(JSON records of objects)
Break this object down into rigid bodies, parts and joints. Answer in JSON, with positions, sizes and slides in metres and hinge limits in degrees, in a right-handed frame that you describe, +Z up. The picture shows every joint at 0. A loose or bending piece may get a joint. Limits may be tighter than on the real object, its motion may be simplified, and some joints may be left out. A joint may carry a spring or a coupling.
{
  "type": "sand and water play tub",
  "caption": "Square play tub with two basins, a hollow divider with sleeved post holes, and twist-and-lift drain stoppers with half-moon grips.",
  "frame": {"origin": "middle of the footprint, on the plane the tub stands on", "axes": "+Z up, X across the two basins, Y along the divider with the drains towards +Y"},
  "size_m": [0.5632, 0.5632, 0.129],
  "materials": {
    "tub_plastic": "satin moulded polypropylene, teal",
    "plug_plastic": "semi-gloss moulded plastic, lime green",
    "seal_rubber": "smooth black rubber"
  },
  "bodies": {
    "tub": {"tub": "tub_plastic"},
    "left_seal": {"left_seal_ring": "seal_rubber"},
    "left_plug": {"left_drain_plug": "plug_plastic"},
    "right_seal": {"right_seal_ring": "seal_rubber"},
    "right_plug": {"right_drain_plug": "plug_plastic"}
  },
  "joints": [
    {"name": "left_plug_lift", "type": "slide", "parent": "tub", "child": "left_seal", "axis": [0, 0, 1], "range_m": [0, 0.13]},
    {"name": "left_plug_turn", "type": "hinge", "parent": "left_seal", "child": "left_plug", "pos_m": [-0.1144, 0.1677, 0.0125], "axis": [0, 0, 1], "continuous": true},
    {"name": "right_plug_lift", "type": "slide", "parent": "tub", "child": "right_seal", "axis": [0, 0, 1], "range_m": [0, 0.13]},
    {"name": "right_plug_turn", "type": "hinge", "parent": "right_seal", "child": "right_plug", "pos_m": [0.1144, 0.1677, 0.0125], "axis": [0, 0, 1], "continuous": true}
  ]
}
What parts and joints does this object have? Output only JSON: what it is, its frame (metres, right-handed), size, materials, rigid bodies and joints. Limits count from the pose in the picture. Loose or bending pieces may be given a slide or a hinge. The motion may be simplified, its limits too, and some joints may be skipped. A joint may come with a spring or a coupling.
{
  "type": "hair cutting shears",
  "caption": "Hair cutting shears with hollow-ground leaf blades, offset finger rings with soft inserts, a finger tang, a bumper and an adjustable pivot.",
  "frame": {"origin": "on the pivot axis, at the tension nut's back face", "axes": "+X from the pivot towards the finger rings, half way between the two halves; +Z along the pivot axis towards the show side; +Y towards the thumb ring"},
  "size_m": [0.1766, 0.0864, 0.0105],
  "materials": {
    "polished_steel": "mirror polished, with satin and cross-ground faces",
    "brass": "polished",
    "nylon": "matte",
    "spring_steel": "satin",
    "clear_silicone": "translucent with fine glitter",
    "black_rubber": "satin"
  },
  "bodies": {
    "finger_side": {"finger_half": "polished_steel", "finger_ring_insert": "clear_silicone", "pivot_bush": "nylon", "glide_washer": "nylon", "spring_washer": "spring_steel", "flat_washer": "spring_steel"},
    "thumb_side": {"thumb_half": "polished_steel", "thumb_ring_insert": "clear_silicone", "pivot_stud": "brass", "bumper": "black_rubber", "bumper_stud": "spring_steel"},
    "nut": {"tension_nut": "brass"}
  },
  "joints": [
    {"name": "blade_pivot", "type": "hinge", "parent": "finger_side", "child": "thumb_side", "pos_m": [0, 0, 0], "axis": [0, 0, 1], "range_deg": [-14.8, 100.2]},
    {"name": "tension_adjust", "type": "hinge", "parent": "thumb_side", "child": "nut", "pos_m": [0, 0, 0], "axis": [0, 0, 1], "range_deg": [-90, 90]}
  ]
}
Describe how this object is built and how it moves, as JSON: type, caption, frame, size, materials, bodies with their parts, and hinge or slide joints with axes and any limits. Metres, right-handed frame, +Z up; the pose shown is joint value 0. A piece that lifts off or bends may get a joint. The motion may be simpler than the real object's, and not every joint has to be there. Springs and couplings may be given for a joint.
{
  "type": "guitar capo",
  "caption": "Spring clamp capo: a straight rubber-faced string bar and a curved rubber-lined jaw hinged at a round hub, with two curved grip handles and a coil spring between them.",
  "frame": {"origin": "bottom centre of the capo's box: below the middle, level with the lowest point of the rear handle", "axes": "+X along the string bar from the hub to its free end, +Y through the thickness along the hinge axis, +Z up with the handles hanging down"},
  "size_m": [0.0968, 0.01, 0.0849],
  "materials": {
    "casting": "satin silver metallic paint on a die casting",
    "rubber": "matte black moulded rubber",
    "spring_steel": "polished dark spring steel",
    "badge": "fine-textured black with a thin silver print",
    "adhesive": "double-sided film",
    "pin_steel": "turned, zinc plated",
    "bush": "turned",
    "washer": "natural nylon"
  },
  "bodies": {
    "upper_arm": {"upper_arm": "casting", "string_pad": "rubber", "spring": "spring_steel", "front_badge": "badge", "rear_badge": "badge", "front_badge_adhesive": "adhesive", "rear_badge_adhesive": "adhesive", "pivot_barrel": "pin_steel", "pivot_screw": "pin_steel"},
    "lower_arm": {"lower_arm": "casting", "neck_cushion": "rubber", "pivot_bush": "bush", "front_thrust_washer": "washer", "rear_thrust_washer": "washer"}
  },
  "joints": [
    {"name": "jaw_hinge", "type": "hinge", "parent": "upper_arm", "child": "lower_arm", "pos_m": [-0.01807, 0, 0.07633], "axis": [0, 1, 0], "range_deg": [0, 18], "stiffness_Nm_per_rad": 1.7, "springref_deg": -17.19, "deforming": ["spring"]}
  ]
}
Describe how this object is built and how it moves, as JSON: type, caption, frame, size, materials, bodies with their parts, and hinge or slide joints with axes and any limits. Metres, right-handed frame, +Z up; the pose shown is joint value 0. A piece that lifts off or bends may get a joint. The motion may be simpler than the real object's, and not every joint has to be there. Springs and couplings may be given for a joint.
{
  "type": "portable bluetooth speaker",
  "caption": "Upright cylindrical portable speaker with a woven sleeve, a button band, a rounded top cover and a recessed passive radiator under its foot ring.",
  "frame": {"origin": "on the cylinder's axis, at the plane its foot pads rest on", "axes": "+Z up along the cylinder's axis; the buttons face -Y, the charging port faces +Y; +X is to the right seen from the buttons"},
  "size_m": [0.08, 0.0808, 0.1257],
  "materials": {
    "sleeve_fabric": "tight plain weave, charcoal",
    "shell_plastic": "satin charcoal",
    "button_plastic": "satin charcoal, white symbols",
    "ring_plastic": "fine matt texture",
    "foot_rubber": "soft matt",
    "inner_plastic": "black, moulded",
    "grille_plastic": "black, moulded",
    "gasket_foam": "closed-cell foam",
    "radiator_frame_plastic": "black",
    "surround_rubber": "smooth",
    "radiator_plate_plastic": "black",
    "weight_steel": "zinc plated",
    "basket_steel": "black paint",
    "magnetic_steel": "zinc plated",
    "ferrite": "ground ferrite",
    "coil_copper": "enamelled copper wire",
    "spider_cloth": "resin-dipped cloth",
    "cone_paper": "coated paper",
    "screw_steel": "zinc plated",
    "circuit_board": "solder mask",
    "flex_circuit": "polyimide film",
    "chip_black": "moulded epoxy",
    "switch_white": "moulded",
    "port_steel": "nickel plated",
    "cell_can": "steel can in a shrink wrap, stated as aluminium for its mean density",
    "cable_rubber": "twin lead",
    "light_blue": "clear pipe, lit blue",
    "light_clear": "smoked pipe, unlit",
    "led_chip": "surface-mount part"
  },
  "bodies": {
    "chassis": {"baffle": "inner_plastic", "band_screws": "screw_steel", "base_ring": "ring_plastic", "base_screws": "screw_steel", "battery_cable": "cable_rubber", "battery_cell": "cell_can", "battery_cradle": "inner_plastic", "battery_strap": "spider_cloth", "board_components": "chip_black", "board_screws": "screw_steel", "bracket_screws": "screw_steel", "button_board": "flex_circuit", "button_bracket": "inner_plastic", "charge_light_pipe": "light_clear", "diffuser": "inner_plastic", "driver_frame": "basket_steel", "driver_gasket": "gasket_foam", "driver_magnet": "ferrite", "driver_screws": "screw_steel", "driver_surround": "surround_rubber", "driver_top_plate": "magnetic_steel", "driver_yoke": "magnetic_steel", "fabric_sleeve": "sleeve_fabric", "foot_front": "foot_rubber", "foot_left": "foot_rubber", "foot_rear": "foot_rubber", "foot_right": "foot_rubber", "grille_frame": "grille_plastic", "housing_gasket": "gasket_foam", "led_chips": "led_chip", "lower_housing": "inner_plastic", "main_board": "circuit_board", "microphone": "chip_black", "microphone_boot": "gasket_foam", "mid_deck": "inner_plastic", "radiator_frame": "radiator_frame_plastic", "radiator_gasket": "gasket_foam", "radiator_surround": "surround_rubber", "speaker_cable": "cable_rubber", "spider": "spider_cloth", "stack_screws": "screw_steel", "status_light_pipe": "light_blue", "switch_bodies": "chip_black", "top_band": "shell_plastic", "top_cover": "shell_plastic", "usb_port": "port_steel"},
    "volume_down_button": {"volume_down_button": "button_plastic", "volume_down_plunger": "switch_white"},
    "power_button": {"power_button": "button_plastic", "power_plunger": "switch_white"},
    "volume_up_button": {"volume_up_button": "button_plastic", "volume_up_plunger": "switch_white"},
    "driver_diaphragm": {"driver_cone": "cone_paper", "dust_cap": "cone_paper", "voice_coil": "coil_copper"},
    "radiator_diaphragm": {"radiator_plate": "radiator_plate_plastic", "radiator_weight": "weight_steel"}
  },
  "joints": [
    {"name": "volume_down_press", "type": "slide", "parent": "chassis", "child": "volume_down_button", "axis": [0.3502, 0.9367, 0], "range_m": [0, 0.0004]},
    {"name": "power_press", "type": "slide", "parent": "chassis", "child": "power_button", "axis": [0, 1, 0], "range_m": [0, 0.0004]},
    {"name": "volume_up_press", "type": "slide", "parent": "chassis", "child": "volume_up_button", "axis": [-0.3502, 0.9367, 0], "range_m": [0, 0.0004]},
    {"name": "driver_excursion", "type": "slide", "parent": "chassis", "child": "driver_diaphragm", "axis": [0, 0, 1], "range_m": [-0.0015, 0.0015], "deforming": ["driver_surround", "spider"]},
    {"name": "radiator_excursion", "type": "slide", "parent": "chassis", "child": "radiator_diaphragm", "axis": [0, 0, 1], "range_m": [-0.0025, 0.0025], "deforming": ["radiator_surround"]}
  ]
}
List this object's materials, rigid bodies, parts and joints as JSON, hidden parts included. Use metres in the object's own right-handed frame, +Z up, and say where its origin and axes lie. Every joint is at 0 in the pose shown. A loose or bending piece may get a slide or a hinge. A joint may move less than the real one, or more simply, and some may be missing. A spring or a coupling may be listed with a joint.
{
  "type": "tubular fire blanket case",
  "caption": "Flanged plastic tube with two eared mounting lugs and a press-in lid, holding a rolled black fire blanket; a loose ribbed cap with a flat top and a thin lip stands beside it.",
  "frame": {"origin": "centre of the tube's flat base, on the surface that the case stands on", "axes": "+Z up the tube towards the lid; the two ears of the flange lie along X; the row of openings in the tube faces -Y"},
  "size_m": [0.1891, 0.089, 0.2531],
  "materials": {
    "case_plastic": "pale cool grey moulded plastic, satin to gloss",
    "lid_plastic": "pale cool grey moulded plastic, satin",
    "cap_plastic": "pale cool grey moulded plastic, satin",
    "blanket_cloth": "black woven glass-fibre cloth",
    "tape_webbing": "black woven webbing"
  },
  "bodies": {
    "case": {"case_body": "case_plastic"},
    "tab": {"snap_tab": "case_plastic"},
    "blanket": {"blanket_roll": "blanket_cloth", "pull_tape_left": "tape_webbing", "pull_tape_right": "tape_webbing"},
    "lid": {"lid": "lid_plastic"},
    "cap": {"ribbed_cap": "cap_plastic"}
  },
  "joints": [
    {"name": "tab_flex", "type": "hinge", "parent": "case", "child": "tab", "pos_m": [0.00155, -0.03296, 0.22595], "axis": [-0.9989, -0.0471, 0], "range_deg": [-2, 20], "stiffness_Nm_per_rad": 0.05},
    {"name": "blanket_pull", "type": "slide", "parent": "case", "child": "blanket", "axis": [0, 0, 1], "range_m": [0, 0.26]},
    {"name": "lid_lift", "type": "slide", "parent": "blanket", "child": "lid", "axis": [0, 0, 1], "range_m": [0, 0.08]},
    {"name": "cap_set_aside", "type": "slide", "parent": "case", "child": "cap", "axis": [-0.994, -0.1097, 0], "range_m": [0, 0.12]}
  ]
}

PROBLEM REQUIREMENTS: Tally up the lines of the listing containing the word "picture". Give only the total.

FINAL RESULT: 2